Padahal yang terjadi di sini adalah
semacam ilusi, yaitu menganggap pembenaran atas ketidaknyamanan sebagai
sesuatu nilai yang benar. Nah namanya saja ilusi, kalau nilai itu
dibuktikan maka akan terungkap ketidaknyamanan itu hanya prasangka atau
stigma negatif. Cara membuktikannya, kalau memakai contoh saya di atas,
berupa pergi ke kumpul-kumpul. Ternyata apa yang saya stigmakan ketika
dalam perjalanan, tidak terjadi. Maksudnya, apa yang saya takutkan tidak
terjadi hingga pertemuan usai. Sebaliknya kalau saya memutuskan
untuk mengikuti nilai ilusi itu, dampaknya adalah penyesalan.
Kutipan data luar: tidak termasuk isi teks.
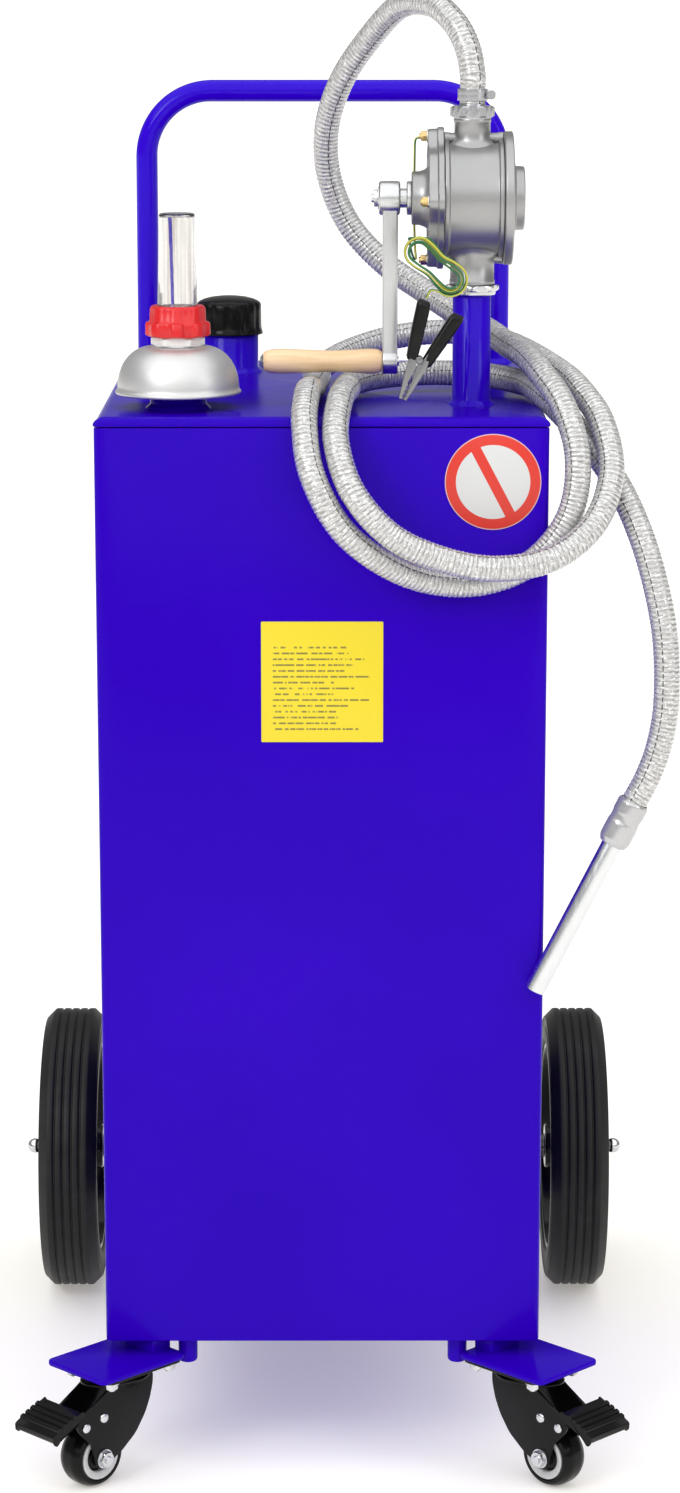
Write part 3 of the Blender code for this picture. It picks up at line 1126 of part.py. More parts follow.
def make_crank(crank):
    shaft_left = CRANK_HUB_LEFT + SHAFT_END_INSET
    rotor = rod("pump_rotor", ROTOR_RADIUS, BARREL_LEFT, BARREL_RIGHT, (0, 0, 0), crank, "X")
    join(rotor, rod("shaft", SHAFT_RADIUS, shaft_left, FLANGE_LEFT + BEARING_DEPTH - GAP,
                    (0, 0, 0), crank, "X"))
    slot_middle = VANE_TIP - VANE_DEPTH / 2
    slot_length = BARREL_LENGTH + 2 * OVERRUN
    barrel_middle = (BARREL_LEFT + BARREL_RIGHT) / 2
    for side, label in ((-1, "b"), (1, "a")):
        cut(rotor, block("slot", (slot_length, VANE_THICKNESS + 2 * GAP, VANE_DEPTH + 2 * GAP),
                         (barrel_middle, 0, side * slot_middle), crank))
        vane = block("vane_" + label, (BARREL_LENGTH, VANE_THICKNESS, VANE_DEPTH),
                     (barrel_middle, 0, side * slot_middle), crank)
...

Pengandaiannya begini: Ternyata
saya selama ini salah memilih “bahan bakar” keputusan sehingga MB selalu
saja datang ketika memutuskan dalam situasi ketidaknyamanan. Kalau
diteruskan, bahan bakar MB itu komponennya terbentuk dari berbagai
pengalamanan buruk masa lalu (lebih ekstrimnya, pengalaman trauma). Nah
sederhananya, pengalaman itu diambil atau dicerap dari pengamatan, lalu
diolah oleh pikiran serta berakhir atau mengendap di jiwa sebagai bahan
bakar.
Artinya, solusi untuk melawan MB
adalah merevisi pengalaman yang sudah mengendap di jiwa dengan
pengalaman baru yang sepadan. Dalam hal ini, sepadan bermakna sama dalam
permasalahan atau situasinya tapi dengan cara baru dalam memutuskan
atau menyelesaikannya. Inilah yang secara tidak langsung disebut
‘belajar dari pengalaman.’ Kata kuncinya adalah belajar. Maksudnya,
belajar bisa saja salah kalau caranya bukan merevisi pengalaman lama,
melainkan menambah bahan bakar Mental Block.